If asked, then lie
After the “Balloon Boy Incident,”
Fort Collins, CO. October, 2009.
For six years I kept you safe from it all;
sharp countertops. The toxic lake algae. The toxic grass.
I shut all the windows so the toxic air wouldn’t get in.
I checked your fever with a thin thermometer.
I uncanned soup and paced the linoleum.
I told you to be silent in the attic. I put up posters
searching for your missing body. I did not listen to the men
at the grocery store who said they once saw you
running away from the yard towards the highway,
between traffic lanes on all fours like a determined deer.

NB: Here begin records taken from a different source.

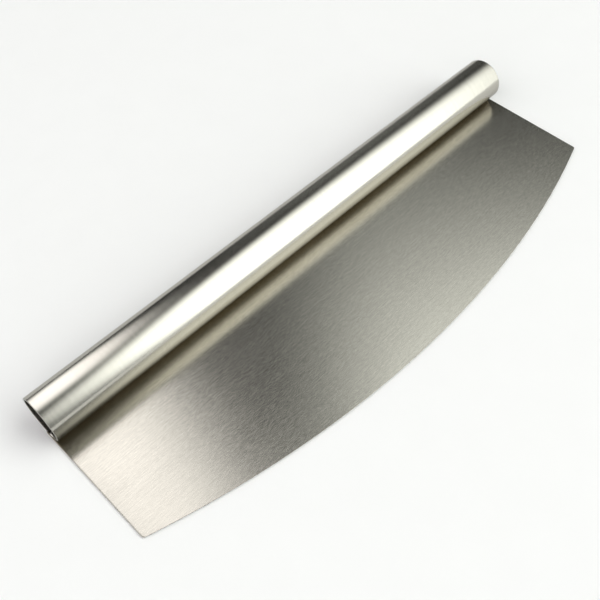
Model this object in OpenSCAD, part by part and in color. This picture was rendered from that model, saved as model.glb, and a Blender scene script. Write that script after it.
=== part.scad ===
// Rocking pizza knife of stainless sheet: a wide flat blade with one curved
// cutting edge, and an open rolled handle along its straight top.
// It lies on its back: X runs along the handle, Y from the cutting edge
// towards the handle, Z up from the table. Sizes are in millimetres.

/* [Blade] */
// Length of the blade, along the handle
blade_l = 355; // [250:1:450]
// Height of the straight sides, from the handle's axis to the lower corner
side_h = 76; // [55:0.5:110]
// How far the curved edge swells beyond the two lower corners
edge_rise = 27.5; // [12:0.5:45]
// Thickness of the blade sheet
blade_t = 1.2; // [1:0.1:2]
// Rounding of the two lower corners
corner_r = 1.2; // [0.6:0.1:6]

/* [Cutting edge] */
// Width of the bevel, which is ground on the back face only
bevel_w = 1.6; // [0.8:0.1:4]
// Thickness left at the blunt tip of the bevel
edge_land = 0.3; // [0.2:0.05:0.6]

/* [Handle] */
// Outer diameter of the rolled handle
tube_d = 26.7; // [20:0.1:40]
// Wall of the rolled handle
tube_wall = 1.2; // [0.8:0.1:2]
// How far each end of the handle stops short of the blade's side
end_inset = 0.5; // [0:0.1:10]
// Distance from the seam's centre line to the free edge of the lip
lip_setback = 3; // [1.5:0.1:4]
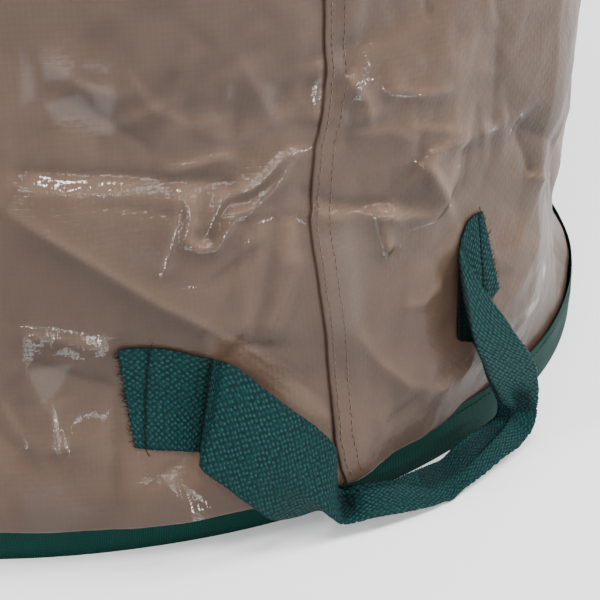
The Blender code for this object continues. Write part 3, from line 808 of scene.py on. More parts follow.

I asked countless Hollywood producers if they could
find a team of camera men to record our family.
I begged air traffic control to close the Denver airport.
I told everyone you were up there, in our silver
weather-balloon stuck in thin air. I asked your father
again and again how we should phrase our loss.
I prepared myself for the interviews, the autographs,
my Good- Morning-America debut. I put on waterproof
mascara. I thought of the intonation and voice
I would use to posture as remorseful.
That is why now, after the reporters found
nothing inside the husk of the balloon,
and you have returned from the attic,
and the people with cameras have all gone back
to Los Angeles, I am here, sitting on the lawn.
Watching a family of elk cross one end of the highway
to the other, thinking of all the mothers
without personal stylists. Without anyone looking at them
at all. Watching the elk. Mowing the grass. Washing a dish.
Three of four elk make it across. One of four, don’t.